In late 1596 came the dual shock of his father's demise and Hamnet's death of an unknown illness at the age of eleven, and Shakespeare's priority for the time became his family rather than his involvement with the theatre. After these sad events, he purchased one of the largest homes in Stratford, New Place, and held back nothing monetarily in its refurbishment so that his wife and daughters could move into a fine home. During this time, the Lord Chamberlain's Men began having troubles with their landlord and were forced to dismantle, relocate and rebuild their playhouse, newly called the Globe Theatre, on the south bank of the Thames in London. It was an open air theatre with the largest stage of the London theatres, tiered seating (a floor section for standing patrons, seats on the lower level, and a balcony), and could accommodate state of the art stage effects for the time; no other theatre could compare.

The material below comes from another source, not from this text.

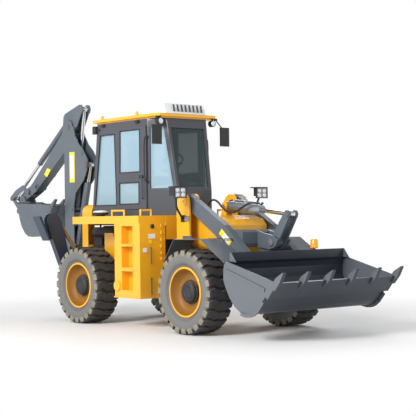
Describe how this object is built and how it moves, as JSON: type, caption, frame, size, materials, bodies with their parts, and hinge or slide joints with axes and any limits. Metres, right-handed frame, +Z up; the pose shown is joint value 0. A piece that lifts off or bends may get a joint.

With a transition to the third period of his life, sometimes appropriately referred to as 'In the Dumps' because of his emotional state, Shakespeare rejoined his company and began writing again. After the death of Queen Elizabeth in 1603, the theatre acquired a new and well-paying patron in her cousin and successor, King James I, who paid the company twice as much as Elizabeth had. The king's patronage and license gave the company leave to rename itself 'The King's Men - His Majesty's Servants'. James enjoyed the company's productions and saw them as many as thirteen times in one year, a vast difference from Elizabeth's three requests per annum, which were both record requests of any playwright by a monarch. Much of the writing done at this time, such as Hamlet, Othello, and Macbeth, was of a darker tone with profound messages within, suggesting perhaps Shakespeare's lingering grief over the death of his son.

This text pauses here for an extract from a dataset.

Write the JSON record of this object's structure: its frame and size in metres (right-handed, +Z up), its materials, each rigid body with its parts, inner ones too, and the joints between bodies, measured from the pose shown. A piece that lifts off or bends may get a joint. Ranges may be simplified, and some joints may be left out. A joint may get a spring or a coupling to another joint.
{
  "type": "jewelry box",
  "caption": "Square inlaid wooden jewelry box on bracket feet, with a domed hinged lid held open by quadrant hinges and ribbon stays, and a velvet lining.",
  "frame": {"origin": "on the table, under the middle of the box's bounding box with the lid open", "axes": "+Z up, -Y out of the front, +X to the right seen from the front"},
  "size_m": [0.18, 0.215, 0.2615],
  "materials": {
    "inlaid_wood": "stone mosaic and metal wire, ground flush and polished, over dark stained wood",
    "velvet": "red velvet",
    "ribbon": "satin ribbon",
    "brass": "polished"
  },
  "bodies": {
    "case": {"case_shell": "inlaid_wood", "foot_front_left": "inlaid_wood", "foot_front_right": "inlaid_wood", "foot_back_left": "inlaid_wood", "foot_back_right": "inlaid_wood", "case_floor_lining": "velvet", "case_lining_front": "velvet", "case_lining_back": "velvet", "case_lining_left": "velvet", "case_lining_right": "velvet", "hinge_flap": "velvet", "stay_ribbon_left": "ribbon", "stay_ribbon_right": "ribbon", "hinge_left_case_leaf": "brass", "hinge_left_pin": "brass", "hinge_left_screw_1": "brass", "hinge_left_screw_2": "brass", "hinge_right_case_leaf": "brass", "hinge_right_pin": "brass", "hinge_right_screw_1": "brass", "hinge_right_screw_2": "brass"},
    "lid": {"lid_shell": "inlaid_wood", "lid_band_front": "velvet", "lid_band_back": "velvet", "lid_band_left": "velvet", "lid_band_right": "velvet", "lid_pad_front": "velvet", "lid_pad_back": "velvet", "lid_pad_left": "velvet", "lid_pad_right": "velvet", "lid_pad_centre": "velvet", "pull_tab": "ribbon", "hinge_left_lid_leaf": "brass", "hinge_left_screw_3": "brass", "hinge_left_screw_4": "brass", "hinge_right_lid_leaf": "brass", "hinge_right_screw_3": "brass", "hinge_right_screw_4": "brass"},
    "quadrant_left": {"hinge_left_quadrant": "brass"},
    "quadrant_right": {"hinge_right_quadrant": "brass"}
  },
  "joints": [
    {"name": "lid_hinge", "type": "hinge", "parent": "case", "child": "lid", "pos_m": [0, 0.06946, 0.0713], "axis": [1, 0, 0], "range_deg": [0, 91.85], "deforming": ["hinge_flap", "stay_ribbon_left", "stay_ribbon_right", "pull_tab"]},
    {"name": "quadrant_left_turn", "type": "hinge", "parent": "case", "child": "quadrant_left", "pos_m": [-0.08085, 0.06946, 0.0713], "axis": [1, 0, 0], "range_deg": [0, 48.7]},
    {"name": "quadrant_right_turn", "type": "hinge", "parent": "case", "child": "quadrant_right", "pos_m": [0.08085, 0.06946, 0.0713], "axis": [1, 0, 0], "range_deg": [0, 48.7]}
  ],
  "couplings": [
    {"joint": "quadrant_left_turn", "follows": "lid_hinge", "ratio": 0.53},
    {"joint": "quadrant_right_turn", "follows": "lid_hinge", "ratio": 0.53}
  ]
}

In 1608, the beginning of the end of Shakespeare's life, the King's Men acquired the competing Blackfriars Theatre and used the enclosed, indoor stage to perform during the winter while reserving the open-air Globe for summer showings. Shakespeare soon began to lessen his obligations with the company, and by 1612, his withdrawal from them was complete. Family events, such as his daughters' marriages and his mother's death, called him back to Stratford. He did not stop writing, however, producing among others The Winter's Tale and The Tempest during this time on his own and collaborating with John Fletcher on Henry VIII. The romantic tragicomedies of this period reflected pain and suffering during the bodies of the plays but they often had endings that brought about some form of redemption.

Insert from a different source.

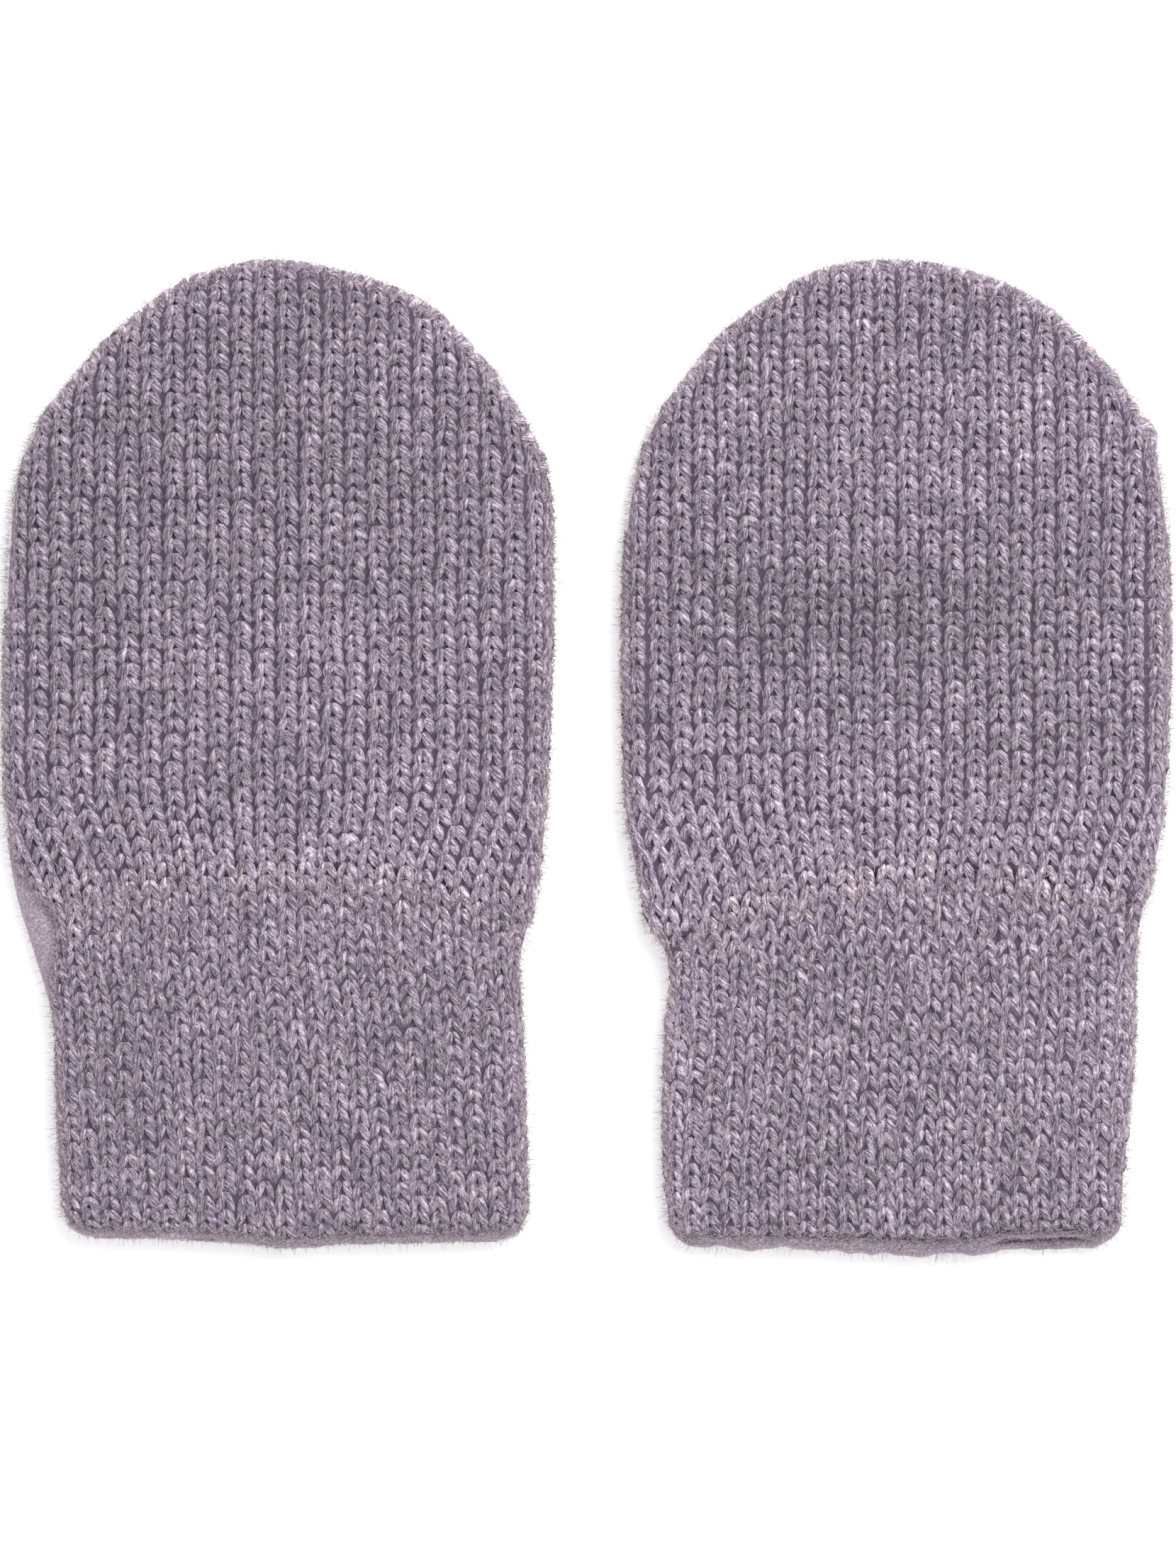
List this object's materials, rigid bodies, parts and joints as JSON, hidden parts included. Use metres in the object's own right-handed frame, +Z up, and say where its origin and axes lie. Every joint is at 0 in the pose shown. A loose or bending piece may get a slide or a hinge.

Shakespeare's work was not limited to the plays with which most people associate him. His poetry was, and is, also very popular. His remarkable sequence of 154 sonnets were in circulation among friends by 1598, but not published until 1609. Sonnets 1 to 126 explore the poet’s love for a beautiful youth whose identity is open to debate, but often believed to be the poet’s patron, Henry Wriothesley, third Earl of Southampton. The first 17 of these concentrate on the transience of beauty, a standard Elizabethan theme, and urge the youth to marry so that his beauty may survive in his children. The remaining poems to the young man explore in more detail the difficulties of the relationship. Sonnets 127 to 154 are about Shakespeare’s relationship with a ‘Dark Lady’, an unfaithful mistress.

Shakespeare died on 23 April, 1616. His last direct descendant was a granddaughter by Susanna named Elizabeth who died in 1670, bringing an end to the family line. His works may well have been lost, too, if it were not for John Hemminge and Henry Condell, two of his friends and colleagues in The King's Men. They preserved his manuscripts and had them published in the First Folio of 1623; most subsequent editions of his texts have been based on this collection. Shakespeare was buried in the church where he had been christened in Stratford-on-Avon under a marker with no name, only this inscription, perhaps his own words:

Good friend, for Jesus' sake forbear
To dig the dust enclosed here.
Blest be the man that spares these stones
And curst be he that moves my bones.